3. Manganin alloy provides a low temperature coefficient of resistance.
If the voltage is high during the current measurement, the voltage will naturally be present in both the leads and the instrument, so one must take care. If practical, the shunt should be placed in the ground leg. If the voltage is above 750 V, it’s essential to place it in that spot.
In general, shunts operate at around 66% of their rated maximum current. The exception is if the shunts are intended to measure intermittent or surge currents. In these cases, a higher current can be tolerated without worrying that the resistor element will exceed the maximum-rated temperature. Consequently, the duty cycle becomes important when selecting the shunt resistor. The need for—and type of—cooling can be calculated from the combination of the ambient temperature of the environment, the duty cycle, and the maximum tolerable temperature.
Of course, like every other type of measuring equipment, an ammeter shunt resistor will require regular recalibration and recertification to ensure the measurement is sufficient to meet the application’s needs for repeatability and accuracy. Many companies annually perform this task.
To illustrate the wide variety of shunt resistors available, Riedon has dc ammeter shunts rated from 5 up to 1,200 A with 50- and 100-mV outputs. The company’s RS series maintains a tolerance of ±0.25% as standard, with a TCR of ±15 ppm/˚C. For more demanding applications, Riedon can provide voltage tolerances as low as ±0.1%, or other devices that can provide different output voltages.

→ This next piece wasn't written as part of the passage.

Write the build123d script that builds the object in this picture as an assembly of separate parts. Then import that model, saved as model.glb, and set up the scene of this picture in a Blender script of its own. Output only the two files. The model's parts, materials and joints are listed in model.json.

Ammeter resistors have long been a popular tool for measuring current. Other measurement technologies have replaced ammeter resistors in some applications, but renewable energy has brought the technology back into focus. When purchasing or specifying an ammeter resistor for traditional or emerging roles, care should be taken that the shunt resistors exactly meet the needs of the application. This process can be simplified by working with an established, experienced manufacturer that can guide you through any pitfalls.